As the company has grown, so has its presence outside of New York. Elle Monus was a manager at a law firm in Dallas and a part-time fashion blogger when she became customer No. 2 for Dia & Co. About a year in, Monus became a brand ambassador, before joining the company full-time as a the director of remote styling. (Dia no longer has a formal brand-ambassador program, but has worked with a network of more than 500 “bloggers and influencers” in the last two years, a spokeswoman told Racked.)
Growing up in a small eastern Texas town, Monus loved fashion but didn’t think it held a future for her. “There have been some days of crying in dressing rooms, so actually getting to try on clothes at home takes the anxiety out of it for me,” Monus says. Now, half of her closet is made up of Dia clothes.

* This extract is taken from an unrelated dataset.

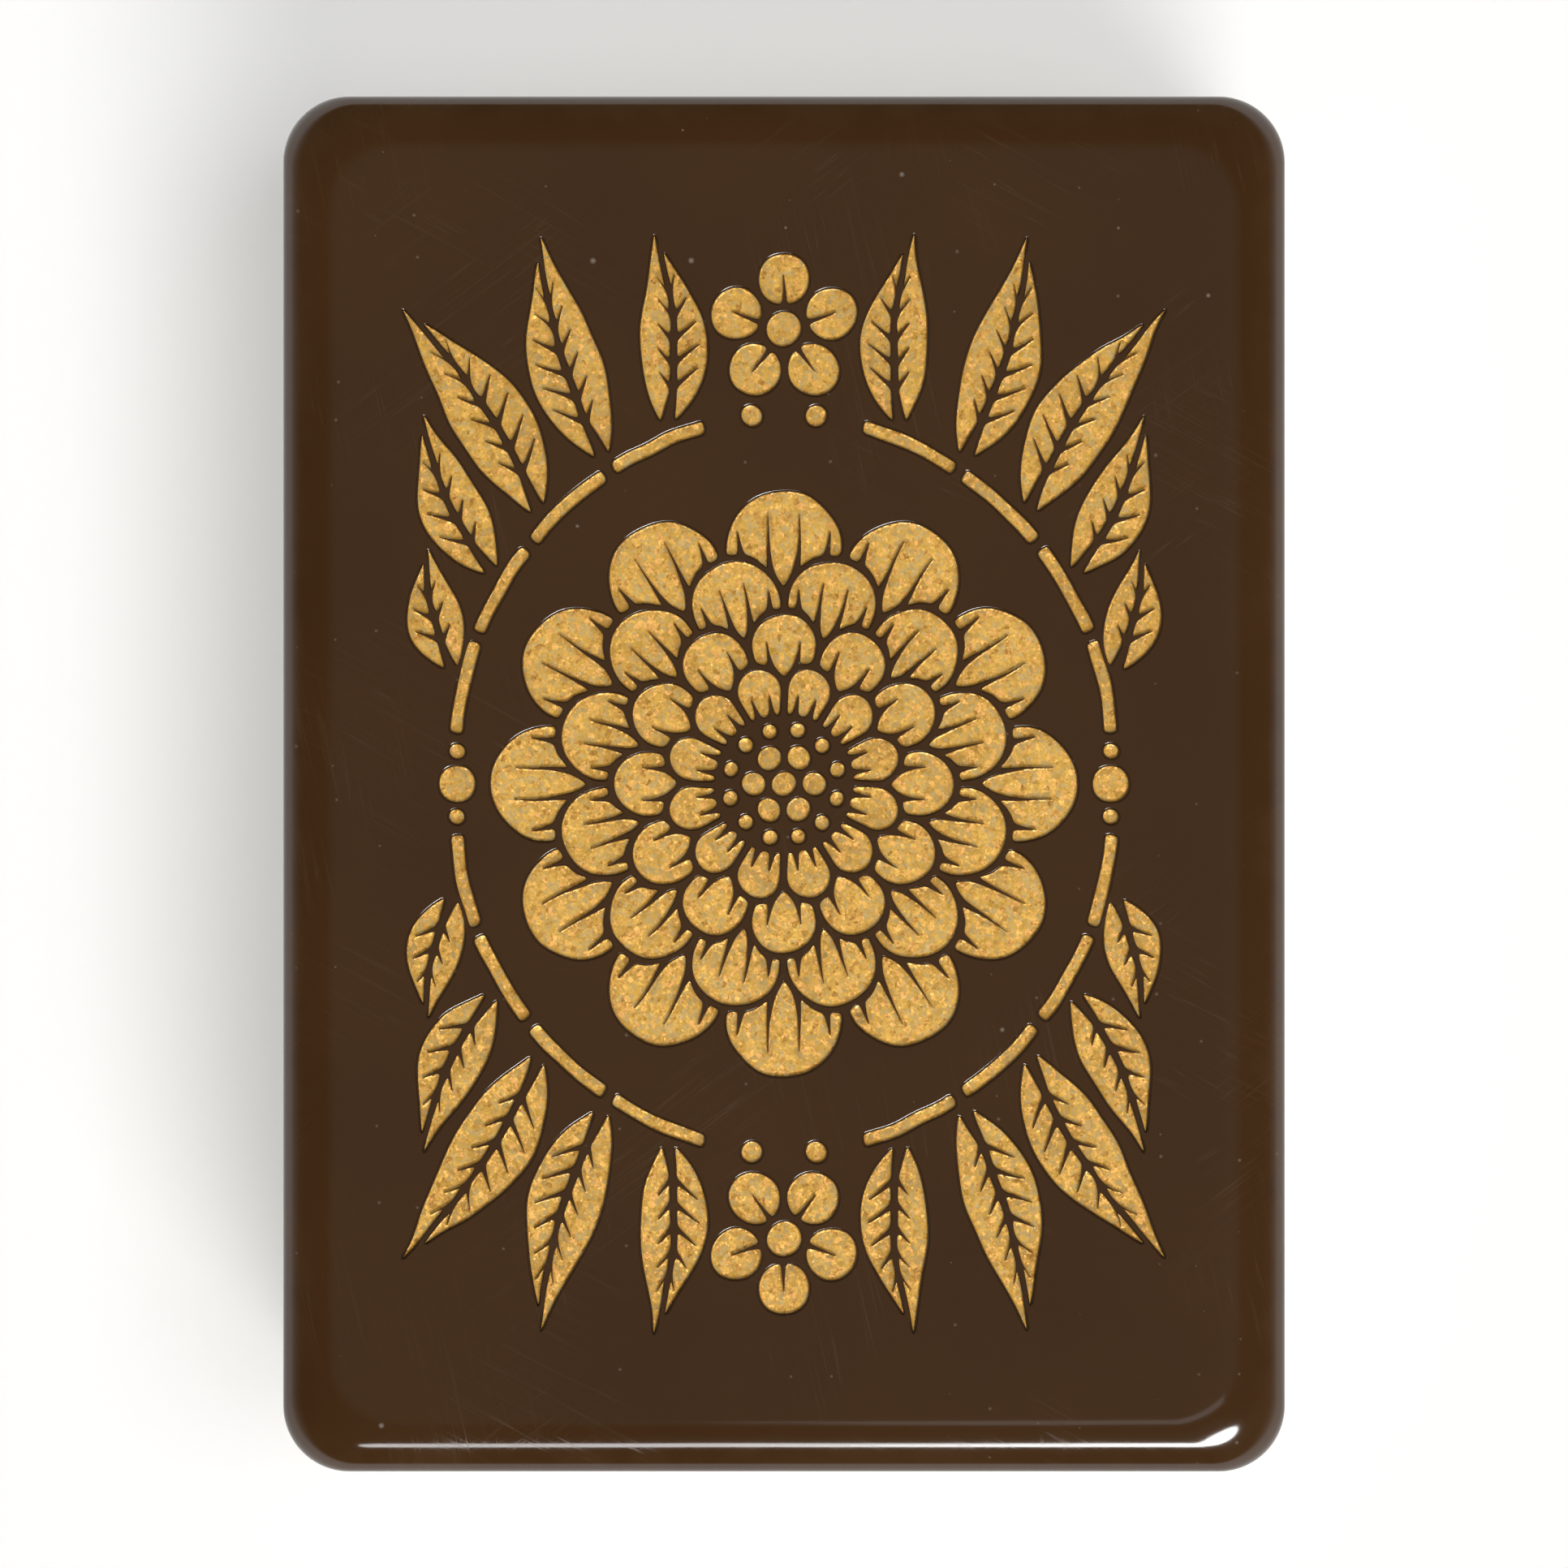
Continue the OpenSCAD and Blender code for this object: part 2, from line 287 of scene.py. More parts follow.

Because they serve women in all 50 states and roughly three-quarters of the country’s ZIP codes, it feels natural to have stylists based in more places than just Manhattan. Having stylists from diverse locales keeps Dia & Co. from being limited to a New York aesthetic — and keeps prices attainable.
“Having stylists here in Dallas, we get to bring a little, depending on who you ask, bring a Midwestern or Southern flair to the whole process,” Monus says. “We get to see women who aren’t in that very dense, urban lifestyle where fashion may be different. We give women a place to truly be themselves.”
Plus-size women should be given the clothing options offered to straight-size women.
Both founders say they want to move past just runway representation to something women can actually put on their bodies. It’s great to see more than zero plus-size models walking the catwalks, Boujarwah says, but it’s not enough. “We need more of that, but we actually just need clothes that women can wear.”